TO DO: Begin with the line that contains "Reconstruct the object", end with the line that contains "import Sketcher", and extract exactly that stretch of lines.

[BEGIN EXERCISE MATERIAL]

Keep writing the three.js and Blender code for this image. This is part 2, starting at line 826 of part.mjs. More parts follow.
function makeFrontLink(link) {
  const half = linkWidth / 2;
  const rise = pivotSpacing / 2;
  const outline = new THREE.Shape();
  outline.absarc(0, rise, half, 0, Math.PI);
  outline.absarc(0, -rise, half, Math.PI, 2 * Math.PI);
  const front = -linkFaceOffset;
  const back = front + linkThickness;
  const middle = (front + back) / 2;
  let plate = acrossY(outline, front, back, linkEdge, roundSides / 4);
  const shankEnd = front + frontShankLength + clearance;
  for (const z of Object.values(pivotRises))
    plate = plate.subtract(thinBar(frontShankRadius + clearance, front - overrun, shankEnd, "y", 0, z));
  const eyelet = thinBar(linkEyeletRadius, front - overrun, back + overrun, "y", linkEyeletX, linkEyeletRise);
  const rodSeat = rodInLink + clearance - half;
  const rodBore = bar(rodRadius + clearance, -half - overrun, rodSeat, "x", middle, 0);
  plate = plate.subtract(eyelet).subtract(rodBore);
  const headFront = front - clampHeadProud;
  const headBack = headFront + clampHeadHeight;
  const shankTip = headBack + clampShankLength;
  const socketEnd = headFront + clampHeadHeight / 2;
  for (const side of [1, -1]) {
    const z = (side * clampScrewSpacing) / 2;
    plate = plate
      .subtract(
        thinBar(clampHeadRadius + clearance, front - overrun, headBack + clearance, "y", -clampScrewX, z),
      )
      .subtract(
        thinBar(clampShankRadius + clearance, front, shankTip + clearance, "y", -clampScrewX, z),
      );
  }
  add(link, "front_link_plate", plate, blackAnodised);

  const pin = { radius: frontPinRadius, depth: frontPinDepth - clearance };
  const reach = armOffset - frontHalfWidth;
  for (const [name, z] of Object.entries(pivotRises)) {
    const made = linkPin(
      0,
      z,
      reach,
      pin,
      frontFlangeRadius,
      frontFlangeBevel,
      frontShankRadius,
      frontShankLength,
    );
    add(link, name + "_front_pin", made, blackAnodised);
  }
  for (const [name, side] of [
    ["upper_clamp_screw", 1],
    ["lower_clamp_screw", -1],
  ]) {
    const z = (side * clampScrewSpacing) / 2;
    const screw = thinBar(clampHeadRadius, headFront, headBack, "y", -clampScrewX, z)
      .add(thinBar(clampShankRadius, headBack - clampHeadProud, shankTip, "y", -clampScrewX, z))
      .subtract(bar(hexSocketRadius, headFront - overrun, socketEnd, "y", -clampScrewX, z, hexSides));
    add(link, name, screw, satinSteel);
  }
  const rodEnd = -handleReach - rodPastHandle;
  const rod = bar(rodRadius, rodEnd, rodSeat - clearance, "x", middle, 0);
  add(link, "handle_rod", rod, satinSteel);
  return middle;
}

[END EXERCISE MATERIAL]
[BEGIN EXERCISE MATERIAL]

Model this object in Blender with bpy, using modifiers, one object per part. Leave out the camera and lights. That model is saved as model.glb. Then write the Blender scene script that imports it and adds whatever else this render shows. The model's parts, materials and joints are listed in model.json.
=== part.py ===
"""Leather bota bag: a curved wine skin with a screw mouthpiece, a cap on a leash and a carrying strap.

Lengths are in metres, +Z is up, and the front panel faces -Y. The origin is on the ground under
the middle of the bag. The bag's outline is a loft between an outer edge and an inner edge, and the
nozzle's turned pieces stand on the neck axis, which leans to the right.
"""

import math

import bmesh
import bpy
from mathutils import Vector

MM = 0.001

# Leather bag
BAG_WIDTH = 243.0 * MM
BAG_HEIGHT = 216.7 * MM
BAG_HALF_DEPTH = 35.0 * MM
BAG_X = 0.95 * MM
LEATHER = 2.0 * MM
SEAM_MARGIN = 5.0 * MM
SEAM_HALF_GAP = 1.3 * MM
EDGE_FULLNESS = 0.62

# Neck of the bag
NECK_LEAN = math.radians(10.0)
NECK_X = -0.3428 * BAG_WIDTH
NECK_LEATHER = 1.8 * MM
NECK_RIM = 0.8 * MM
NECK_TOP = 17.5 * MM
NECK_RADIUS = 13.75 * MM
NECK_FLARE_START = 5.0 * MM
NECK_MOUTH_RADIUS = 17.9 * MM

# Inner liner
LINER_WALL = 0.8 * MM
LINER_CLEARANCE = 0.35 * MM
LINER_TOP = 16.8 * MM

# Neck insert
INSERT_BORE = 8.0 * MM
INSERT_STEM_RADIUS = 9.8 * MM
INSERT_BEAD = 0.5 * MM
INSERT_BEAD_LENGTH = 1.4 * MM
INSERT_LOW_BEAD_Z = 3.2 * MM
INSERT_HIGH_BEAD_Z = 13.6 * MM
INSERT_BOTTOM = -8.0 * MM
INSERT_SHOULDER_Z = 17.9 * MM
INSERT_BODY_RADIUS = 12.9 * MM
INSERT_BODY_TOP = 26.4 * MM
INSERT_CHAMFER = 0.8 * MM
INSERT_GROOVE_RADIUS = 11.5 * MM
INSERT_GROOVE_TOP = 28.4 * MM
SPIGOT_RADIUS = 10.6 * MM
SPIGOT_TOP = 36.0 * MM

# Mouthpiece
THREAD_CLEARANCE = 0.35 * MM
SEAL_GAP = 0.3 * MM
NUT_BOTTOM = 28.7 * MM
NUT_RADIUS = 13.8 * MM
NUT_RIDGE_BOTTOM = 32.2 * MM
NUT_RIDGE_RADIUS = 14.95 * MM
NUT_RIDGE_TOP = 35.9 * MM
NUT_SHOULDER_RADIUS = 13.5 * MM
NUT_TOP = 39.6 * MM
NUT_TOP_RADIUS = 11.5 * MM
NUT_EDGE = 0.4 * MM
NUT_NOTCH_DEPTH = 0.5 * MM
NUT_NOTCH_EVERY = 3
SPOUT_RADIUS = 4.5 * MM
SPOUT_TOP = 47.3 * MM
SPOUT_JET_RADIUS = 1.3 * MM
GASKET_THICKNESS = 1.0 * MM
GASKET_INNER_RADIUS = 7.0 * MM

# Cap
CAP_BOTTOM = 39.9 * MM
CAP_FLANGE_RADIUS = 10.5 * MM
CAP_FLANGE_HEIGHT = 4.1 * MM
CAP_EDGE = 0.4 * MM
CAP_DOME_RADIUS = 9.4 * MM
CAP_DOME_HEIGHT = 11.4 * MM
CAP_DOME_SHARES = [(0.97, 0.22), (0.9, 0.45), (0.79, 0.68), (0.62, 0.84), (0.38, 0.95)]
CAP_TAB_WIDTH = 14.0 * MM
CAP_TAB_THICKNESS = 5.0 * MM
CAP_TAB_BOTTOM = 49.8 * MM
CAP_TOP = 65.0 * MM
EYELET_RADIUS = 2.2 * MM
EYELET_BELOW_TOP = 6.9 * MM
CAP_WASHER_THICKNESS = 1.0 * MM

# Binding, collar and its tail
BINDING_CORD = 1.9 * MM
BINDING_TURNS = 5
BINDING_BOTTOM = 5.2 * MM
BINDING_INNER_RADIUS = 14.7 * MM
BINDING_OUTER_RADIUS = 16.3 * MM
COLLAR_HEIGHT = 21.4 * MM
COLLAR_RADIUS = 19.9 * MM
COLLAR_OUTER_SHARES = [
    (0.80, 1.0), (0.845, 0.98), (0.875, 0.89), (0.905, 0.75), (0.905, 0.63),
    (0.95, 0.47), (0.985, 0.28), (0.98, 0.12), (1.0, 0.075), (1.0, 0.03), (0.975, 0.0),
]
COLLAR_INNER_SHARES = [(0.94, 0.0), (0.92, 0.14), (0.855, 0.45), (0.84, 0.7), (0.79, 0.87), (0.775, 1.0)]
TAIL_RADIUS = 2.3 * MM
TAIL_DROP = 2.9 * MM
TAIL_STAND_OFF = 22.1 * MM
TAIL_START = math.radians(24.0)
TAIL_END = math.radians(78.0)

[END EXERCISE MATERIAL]
[BEGIN EXERCISE MATERIAL]

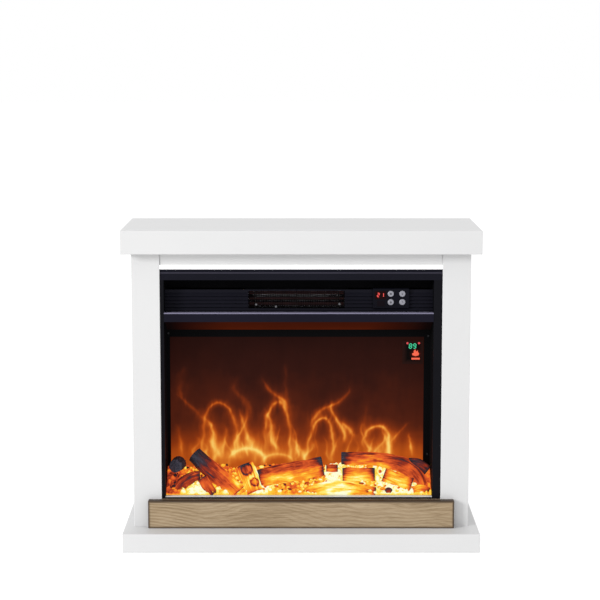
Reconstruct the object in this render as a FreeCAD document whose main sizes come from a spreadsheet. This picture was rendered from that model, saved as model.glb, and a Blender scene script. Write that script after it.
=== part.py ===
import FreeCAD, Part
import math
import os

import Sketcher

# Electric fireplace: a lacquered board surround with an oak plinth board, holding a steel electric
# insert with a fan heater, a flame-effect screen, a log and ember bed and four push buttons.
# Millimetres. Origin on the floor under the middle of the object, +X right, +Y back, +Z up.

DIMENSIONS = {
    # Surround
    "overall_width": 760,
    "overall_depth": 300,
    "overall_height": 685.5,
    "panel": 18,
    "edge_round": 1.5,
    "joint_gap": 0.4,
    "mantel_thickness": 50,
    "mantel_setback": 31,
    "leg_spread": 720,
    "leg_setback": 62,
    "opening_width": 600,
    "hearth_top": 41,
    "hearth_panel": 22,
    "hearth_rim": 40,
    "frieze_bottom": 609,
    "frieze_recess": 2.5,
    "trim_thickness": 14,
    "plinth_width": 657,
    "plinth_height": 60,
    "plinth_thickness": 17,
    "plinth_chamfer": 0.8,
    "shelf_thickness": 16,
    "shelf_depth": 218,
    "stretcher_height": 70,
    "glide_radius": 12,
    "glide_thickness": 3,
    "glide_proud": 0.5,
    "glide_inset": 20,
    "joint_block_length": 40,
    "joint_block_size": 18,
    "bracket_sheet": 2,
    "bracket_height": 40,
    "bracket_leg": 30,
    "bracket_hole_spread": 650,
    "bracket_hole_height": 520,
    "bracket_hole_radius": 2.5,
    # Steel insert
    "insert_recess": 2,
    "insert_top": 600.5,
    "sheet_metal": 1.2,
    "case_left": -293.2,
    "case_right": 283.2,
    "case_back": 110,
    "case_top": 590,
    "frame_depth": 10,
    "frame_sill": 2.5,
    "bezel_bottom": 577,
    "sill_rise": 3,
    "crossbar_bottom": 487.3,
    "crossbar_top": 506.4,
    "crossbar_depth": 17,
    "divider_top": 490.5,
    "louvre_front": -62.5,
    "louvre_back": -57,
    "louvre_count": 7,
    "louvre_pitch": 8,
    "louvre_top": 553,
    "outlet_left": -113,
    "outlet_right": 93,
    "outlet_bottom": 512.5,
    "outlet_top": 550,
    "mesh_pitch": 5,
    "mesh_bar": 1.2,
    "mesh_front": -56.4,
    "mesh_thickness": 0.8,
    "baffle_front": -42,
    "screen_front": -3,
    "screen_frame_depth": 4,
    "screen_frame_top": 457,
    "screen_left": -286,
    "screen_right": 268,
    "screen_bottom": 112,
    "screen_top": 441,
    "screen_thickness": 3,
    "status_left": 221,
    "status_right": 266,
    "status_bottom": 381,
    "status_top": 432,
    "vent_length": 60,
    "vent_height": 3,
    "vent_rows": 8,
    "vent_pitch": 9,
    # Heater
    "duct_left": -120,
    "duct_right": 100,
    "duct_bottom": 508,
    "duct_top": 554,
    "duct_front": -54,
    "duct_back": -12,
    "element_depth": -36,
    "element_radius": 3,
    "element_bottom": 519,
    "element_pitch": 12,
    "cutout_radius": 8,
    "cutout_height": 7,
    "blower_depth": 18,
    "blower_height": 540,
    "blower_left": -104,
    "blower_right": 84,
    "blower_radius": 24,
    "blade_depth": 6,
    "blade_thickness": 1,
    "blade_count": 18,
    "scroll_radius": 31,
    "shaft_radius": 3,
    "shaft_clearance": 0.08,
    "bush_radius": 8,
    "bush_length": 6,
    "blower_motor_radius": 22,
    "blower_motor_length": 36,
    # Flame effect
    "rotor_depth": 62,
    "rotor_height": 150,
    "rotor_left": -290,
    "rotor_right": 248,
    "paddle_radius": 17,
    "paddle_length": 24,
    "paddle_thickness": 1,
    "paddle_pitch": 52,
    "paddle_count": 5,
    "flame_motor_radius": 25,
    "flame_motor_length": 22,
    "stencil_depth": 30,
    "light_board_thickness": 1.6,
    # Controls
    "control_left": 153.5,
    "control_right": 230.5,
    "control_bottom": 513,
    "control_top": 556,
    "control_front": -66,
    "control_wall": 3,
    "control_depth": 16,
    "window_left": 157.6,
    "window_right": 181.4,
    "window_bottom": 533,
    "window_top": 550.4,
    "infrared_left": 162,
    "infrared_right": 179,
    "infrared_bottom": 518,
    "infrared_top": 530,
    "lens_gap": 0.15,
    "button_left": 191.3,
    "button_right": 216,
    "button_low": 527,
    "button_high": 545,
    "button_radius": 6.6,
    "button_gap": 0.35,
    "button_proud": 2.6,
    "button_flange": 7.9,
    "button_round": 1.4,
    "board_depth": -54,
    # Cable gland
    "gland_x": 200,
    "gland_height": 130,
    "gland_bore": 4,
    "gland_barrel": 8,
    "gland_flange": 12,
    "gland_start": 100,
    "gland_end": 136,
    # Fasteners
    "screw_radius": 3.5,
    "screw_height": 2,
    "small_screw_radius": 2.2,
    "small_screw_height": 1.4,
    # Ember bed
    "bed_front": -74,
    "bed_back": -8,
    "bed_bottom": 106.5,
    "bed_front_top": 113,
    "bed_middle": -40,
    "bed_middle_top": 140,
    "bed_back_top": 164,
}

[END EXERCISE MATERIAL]

SOLUTION:
Reconstruct the object in this render as a FreeCAD document whose main sizes come from a spreadsheet. This picture was rendered from that model, saved as model.glb, and a Blender scene script. Write that script after it.
=== part.py ===
import FreeCAD, Part
import math
import os

import Sketcher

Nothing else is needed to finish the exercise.